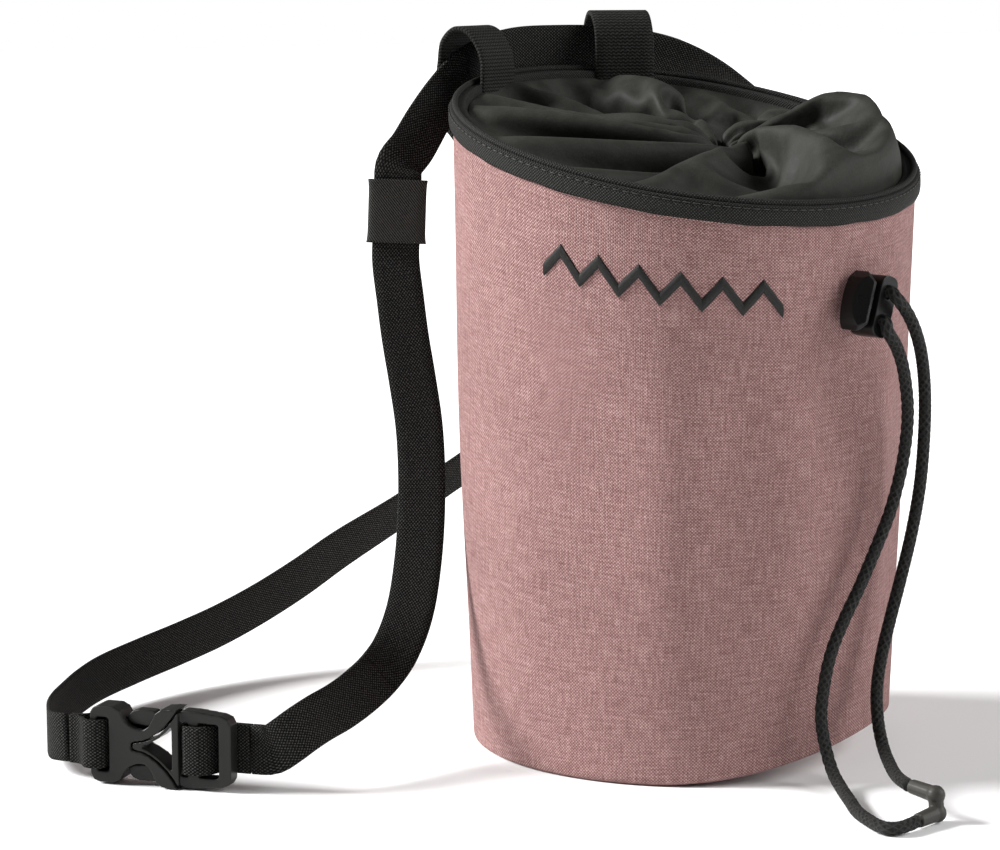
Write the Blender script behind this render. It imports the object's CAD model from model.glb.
import math

import bmesh
import bpy
import numpy as np
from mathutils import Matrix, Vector


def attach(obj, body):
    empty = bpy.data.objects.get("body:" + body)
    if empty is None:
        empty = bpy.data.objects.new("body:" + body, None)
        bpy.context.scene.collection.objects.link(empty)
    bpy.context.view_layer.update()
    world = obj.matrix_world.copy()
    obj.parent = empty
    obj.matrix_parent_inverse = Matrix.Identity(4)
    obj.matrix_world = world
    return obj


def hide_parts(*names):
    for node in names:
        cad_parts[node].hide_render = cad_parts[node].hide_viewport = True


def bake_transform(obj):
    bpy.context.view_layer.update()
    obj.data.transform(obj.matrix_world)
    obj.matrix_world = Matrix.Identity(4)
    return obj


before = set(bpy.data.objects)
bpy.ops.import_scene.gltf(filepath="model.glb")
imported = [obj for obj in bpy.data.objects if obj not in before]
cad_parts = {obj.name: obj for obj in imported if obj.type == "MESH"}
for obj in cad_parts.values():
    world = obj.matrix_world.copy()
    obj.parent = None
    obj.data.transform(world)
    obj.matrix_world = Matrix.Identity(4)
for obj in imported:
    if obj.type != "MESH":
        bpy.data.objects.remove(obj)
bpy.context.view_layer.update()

MM = 0.001
DEG = math.pi / 180

# Driving dimensions, as in the CAD
RIM_RADIUS = 72
BASE_RADIUS = 66
RIM_HEIGHT = 186.1
RIM_SLOPE = 0.24
BASE_LIFT = 11 # how far the base's edge stands off the ground, at the lift's centre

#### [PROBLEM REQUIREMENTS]
Copy out all of the lines above exactly.

#### [FINAL RESULT]
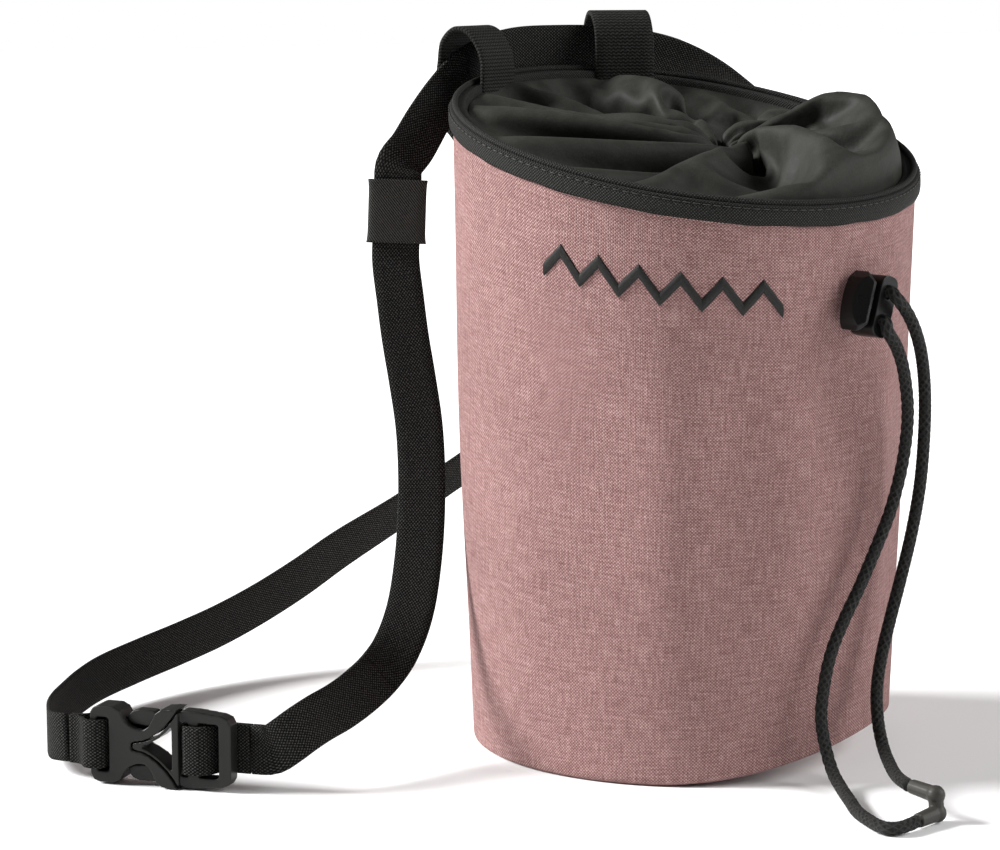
Write the Blender script behind this render. It imports the object's CAD model from model.glb.
import math

import bmesh
import bpy
import numpy as np
from mathutils import Matrix, Vector


def attach(obj, body):
    empty = bpy.data.objects.get("body:" + body)
    if empty is None:
        empty = bpy.data.objects.new("body:" + body, None)
        bpy.context.scene.collection.objects.link(empty)
    bpy.context.view_layer.update()
    world = obj.matrix_world.copy()
    obj.parent = empty
    obj.matrix_parent_inverse = Matrix.Identity(4)
    obj.matrix_world = world
    return obj


def hide_parts(*names):
    for node in names:
        cad_parts[node].hide_render = cad_parts[node].hide_viewport = True


def bake_transform(obj):
    bpy.context.view_layer.update()
    obj.data.transform(obj.matrix_world)
    obj.matrix_world = Matrix.Identity(4)
    return obj


before = set(bpy.data.objects)
bpy.ops.import_scene.gltf(filepath="model.glb")
imported = [obj for obj in bpy.data.objects if obj not in before]
cad_parts = {obj.name: obj for obj in imported if obj.type == "MESH"}
for obj in cad_parts.values():
    world = obj.matrix_world.copy()
    obj.parent = None
    obj.data.transform(world)
    obj.matrix_world = Matrix.Identity(4)
for obj in imported:
    if obj.type != "MESH":
        bpy.data.objects.remove(obj)
bpy.context.view_layer.update()

MM = 0.001
DEG = math.pi / 180

# Driving dimensions, as in the CAD
RIM_RADIUS = 72
BASE_RADIUS = 66
RIM_HEIGHT = 186.1
RIM_SLOPE = 0.24
BASE_LIFT = 11 # how far the base's edge stands off the ground, at the lift's centre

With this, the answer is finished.